La qualification d’émanation d’Etat permet de pratiquer des voies d’exécution, notamment des saisies bancaires ou immobilières, contre la société recevant cette définition, au titre d’une créance détenue contre cet Etat.

 

Dans un arrêt du 7 décembre 2016, la Cour de cassation avait rejeté la qualification d’émanation d’Etat pour la compagnie aérienne Equatorial Congo Airlines et ainsi invalidé la saisie d’un aéronef lui appartenant (Cass. Civ. 1re, 7 décembre 2016, n° 15-22688).

 

Une synthèse juridique de ce concept peut être tirée d’un arrêt de la Cour d’appel de Paris du 27 juin 2017 :

 

« Selon l’article L. 211-1 du code des procédures civiles d’exécution, le créancier ne peut saisir entre les mains d’un tiers que les créances de son débiteur.

 

Il est admis que le droit de poursuite du créancier est étendu en cas de confusion des patrimoines notamment aux organismes publics qui dépendent d’un Etat étranger au point de n’en être qu’une émanation.

 

La qualification d’émanation de l’État, question de fait, doit être appréciée en fonction de l’indépendance fonctionnelle et de l’autonomie de patrimoine de l’entité concernée qui sont les attributs de la personnalité morale. »

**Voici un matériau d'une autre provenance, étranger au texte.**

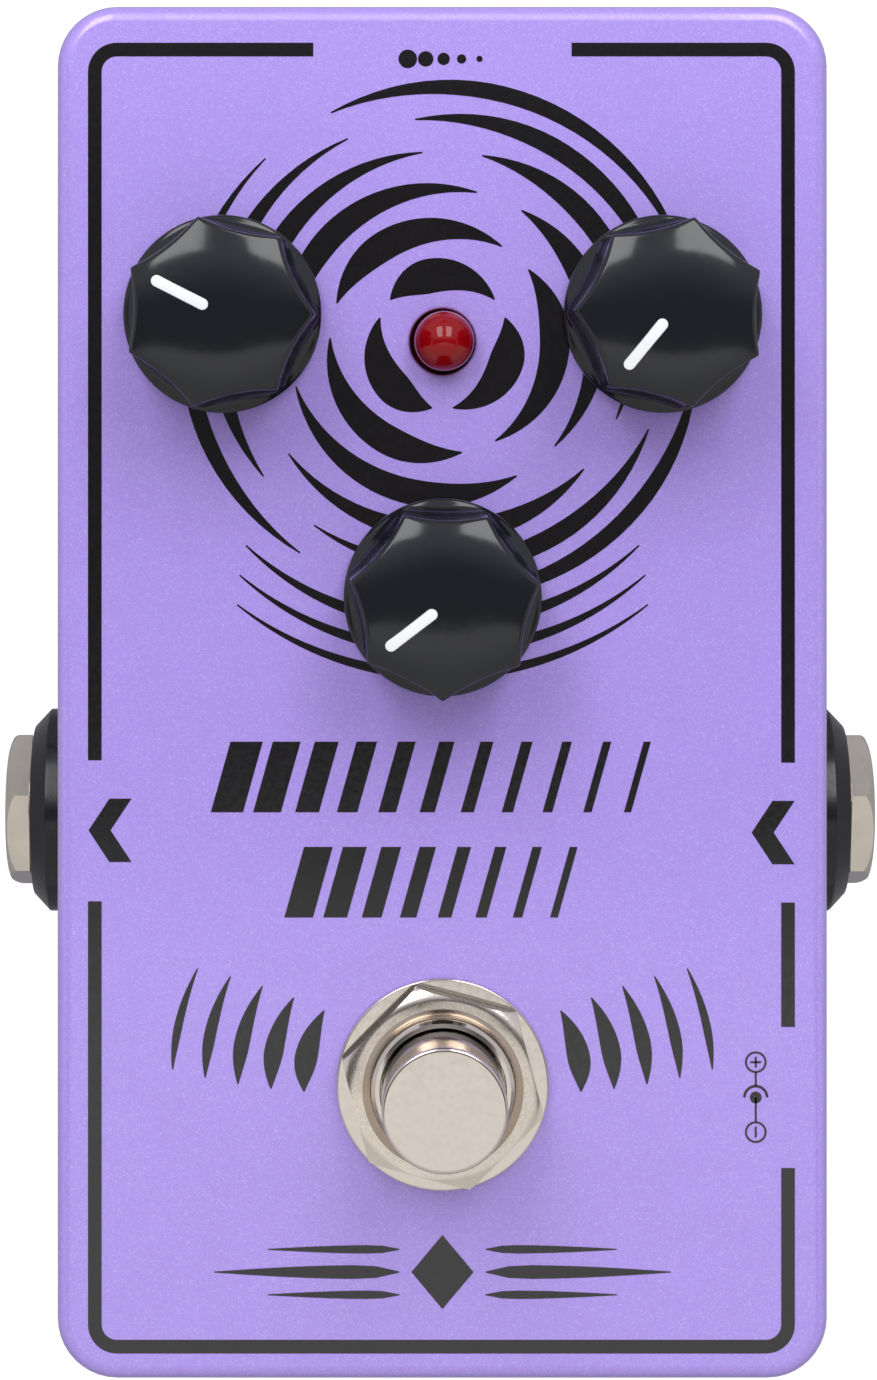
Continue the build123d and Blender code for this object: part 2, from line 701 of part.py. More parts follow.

(Cour d’appel de de Paris, 27 juin 2017, RG n° 459/17, HULLEY c. ARIANESPACE, ROSCOSMOS et FEDERATION DE RUSSIE)

 

Le créancier doit démontrer que la société contre laquelle il souhaite pratiquer des voies d’exécution est « dépourvue d’autonomie structurelle, organique et décisionnelle par rapport à l’Etat » ainsi que « l’absence de patrimoine distinct » (Cour d’appel de Paris, 10 janvier 2019, RG n° 16/15796, GETMA c. REPUBLIQUE DE GUINEE CONAKRY).

 

Dans un arrêt du 14 janvier 2021, la Cour d’appel de Versailles a utilisé ces critères d’absence d’autonomie structurelle, organique, décisionnelle et patrimoniale permettant le cas échéant de conclure que « l’émanation devient un instrument d’exercice de la souveraineté de l’Etat » (Cour d’appel de Versailles, 14 janvier 2021, RG n° 19/06572).

 

Les faits de l’espèce opposaient la Société Nationale des Pétroles du Congo et la République du Congo à la société COMMISIMPEX, créancière de ce dernier suite à l’exequatur d’une sentence arbitrale.

 

En 2016, la société COMMISIMPEX avait fait pratiquer une saisie-attribution entre les mains d’un établissement bancaire de toutes sommes dont celui-ci serait le débiteur de la Société Nationale des Pétroles du Congo prise en sa qualité d’émanation de l’Etat du Congo.

 

Tant la République du Congo que la Société Nationale des Pétroles du Congo contestaient la qualité d’émanation d’Etat de cette dernière.

 

La Cour d’appel de Versailles constate dans la motivation de son arrêt que  la Société Nationale des Pétroles du Congo, dont le capital social est toujours détenu à 100% par l’Etat, demeure sous la tutelle directe du ministre des hydrocarbures, lequel  exerce un pouvoir permanent de contrôle de l’application de sa politique et de ses orientations définis par le gouvernement. En pratique, cette société ne dispose d’aucune marge de manœuvre de développement d’activités propres et échappant à un contrôle de l’Etat.

 

Partant de ce constat et, notamment, du fait qu’en ce qui concerne les activités commerciales propres de la Société Nationale des Pétroles du Congo, celle-ci ne bénéficie d’aucune capacité d’autofinancement et que son activité propre ne lui assure aucune autonomie, la Cour d’appel de Versailles juge « qu’en tant qu’instrument au service du pouvoir en place, sans lequel la survie même de l’Etat serait menacée, la SNPC est bien une émanation de la République du Congo », rejoignant en cela l’appréciation faite il y a quatorze années par la Cour de cassation.

 

En conséquence, la Cour d’appel de Versailles valide les saisies-attributions pratiquées par la société COMMISIMPEX contre la Société Nationale des Pétroles du Congo au titre de sa créance sur l’Etat du Congo.